A lot of student groups, Black or otherwise, have asked for our help. There are sometimes valid excuses, and the basketball season spanning both semesters has limited some of our ability. But there is more we can do. For example, there is a Black student group on campus that invited me to their group chat a few years ago. That’s where they post announcements, activities, and functions generally as a support group for all students of color. Well, I don’t like having a bunch of notifications on my home screen, and it was a super-active group chat. At some point, I decided to just mute the conversation. I still checked, but no more notifications. Eventually, I stopped checking, and then deleted the app completely.

The. Entire. App.

That situation is a microcosm of what my Black teammates and I can sometimes do, in terms of our awareness and participation. We can be lazy at best, and apathetic and ignorant at worst. We quite literally delete that part of our lives, for the most part. The main issue is that we have never missed a notification for a fraternity day party, we never ignore the text of a shuttle to a house party. Any time we have an opportunity to go to a predominantly white event and it works with our schedule, we are there. It’s even a running joke with one of my teammates where we comment on how we are always the only Black person at the day parties or events. We are accepted in ways that other people of color are not. Are going to these parties wrong? Of course not, but that we actively ignore activities with people of color is an issue.

I remember going to a party one time, and as my teammates and I walked in, someone at the door announced that no football players were allowed in, making it clear that the Black football players behind us couldn’t get in. When we entered the house, there was a noticeable amount of white football players inside. I remember just brushing it off and moving on. I was complicit. I didn’t say anything, I didn’t stand up for the Black players who couldn’t get in, I just moved on with my night. The same way I just moved on the thousands of times when a chorus of a popular rap song comes on and everybody in the whole house raps ‘nigger’ as it blares through the speakers.
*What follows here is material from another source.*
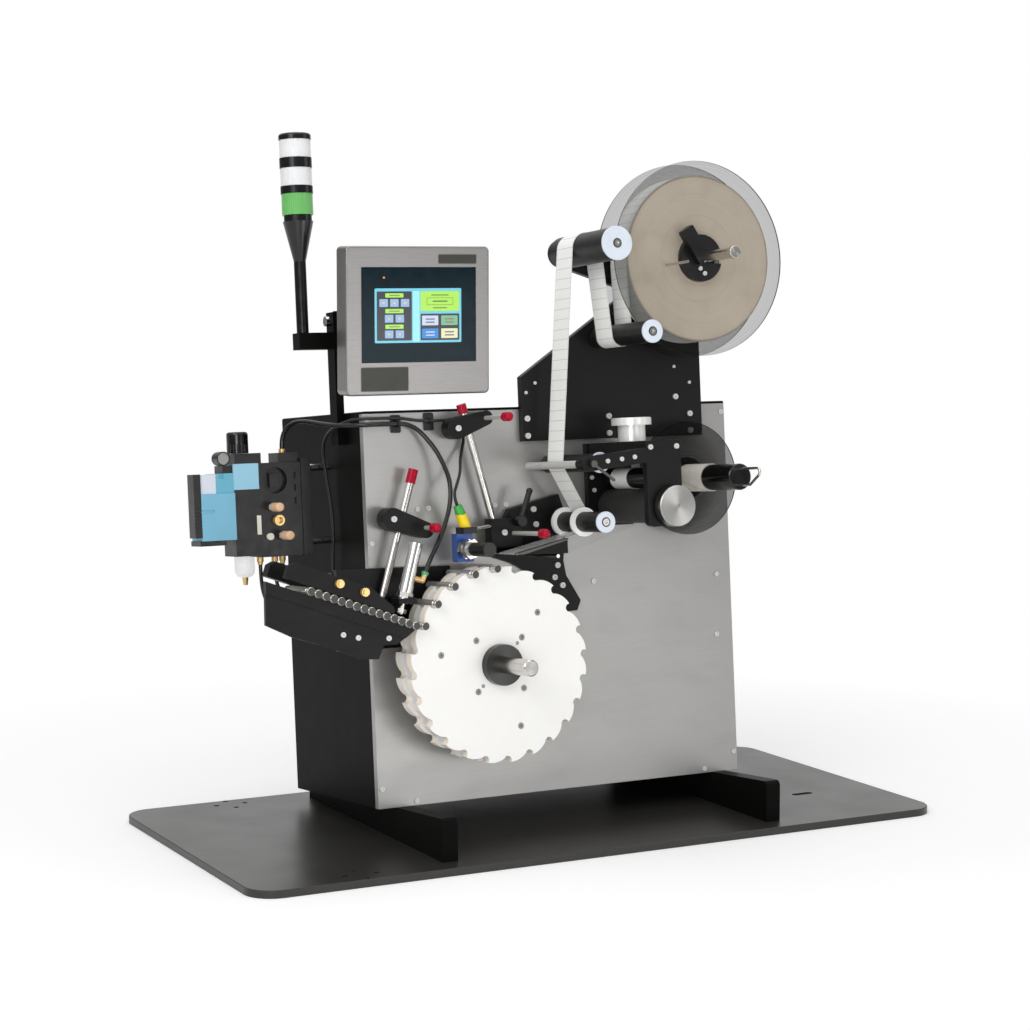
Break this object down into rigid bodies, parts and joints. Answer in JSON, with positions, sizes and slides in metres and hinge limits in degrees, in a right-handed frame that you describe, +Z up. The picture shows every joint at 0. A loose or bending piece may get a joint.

Our participation in this is bad, but becomes problematic when paired with the almost complete neglect of our own people and culture.

Such issues of racism, and my participation in it, do not lie solely outside of the classroom. When starting at the University of Richmond, my biggest fear was not about basketball, it was about my acceptance in the classroom. I know what people think when they see Black athletes walk in the classroom — I hear the moans and see the eye rolls when we are paired with them in groups. I have always been hyper-anxious about those things, and have even been in classrooms where people will argue that my teammates and I don’t “deserve” to be in the class with them, or will argue that some of us somehow lower the value of their degree. In conversations with some students, they are actually surprised when they hear us talk and listen to our observations. The surprise comes from a place of subjective ideologies about what qualifies someone to be in a place of higher education. It’s dangerous and harmful rhetoric that leads to many of the problems we are facing in the world today. We all had qualifications that we had to meet, and we all got the same acceptance letter.

The classroom is not much different from the rest of the world. There are a bunch of people there, all working with varying levels of effort, trying to figure things out. It’s not one student’s job to tell another student that they shouldn’t be there based on what their idea of a “Richmond Quality” student is. Those are the same attitudes that lead to lack of minority representation in positions of leadership, that lead to average white people getting jobs instead of more qualified Black people. I was talking to a white friend of mine, and I told him that you are allowed to be a regular student, not exceptional in any way, and nobody is going to ever question your position, ability, or excellence. It is easy to post about the protests and act like you want to be an ally, but what are you gonna do when you have to confront your privilege in everyday life? When you are confronted with your micro-aggressions? Will you sweep them under the rug? The privilege of being average — the right to be allowed to have a bad class or bad day and not be judged for it — is part of what this whole fight is about.

A lot of my teammates wanted to enter Richmond’s Robins School of Business. One reason some have not is because they don’t feel supported or welcomed, by students and professors alike. The perception is that this space is some holy grail that only the elite of the elite are welcomed into. On campus, I’ve heard people explain it away, saying that students of color are not interested in business. That is simply not true.

I believe that we should examine what we consider elite, as well as call for new spaces on campus that we can also elevate. Personally, I’ve found tremendous support in the English and the Rhetoric and Communications departments, where I majored and minored, respectively. Not only have I learned a lot, but my perception of the world has been challenged and shaped in the process. But that’s just my experience.

Now, I have the privilege to voice the very opinions I’ve kept to myself for too long: I call for the establishment of Africana Studies as a full fledged academic department on campus. It would provide students with an opportunity I currently do not have: to learn about the forms of oppression that Black people face both on and off campus. I need it, and clearly so do many others — Black and white.

These past few weeks have felt more like years. It has made me question everything I have thought or done the past four years. I have had an amazing experience at the University of Richmond, and I am a proud recent graduate. I am fortunate to have one more year left on campus, and I hope that I can help my teammates and my school be better. We can all affect material change, and I think it’s important that we do our best to challenge ourselves and others in their thoughts and mindsets, because if we don’t, we have failed. Does anyone want to go back to the same old system?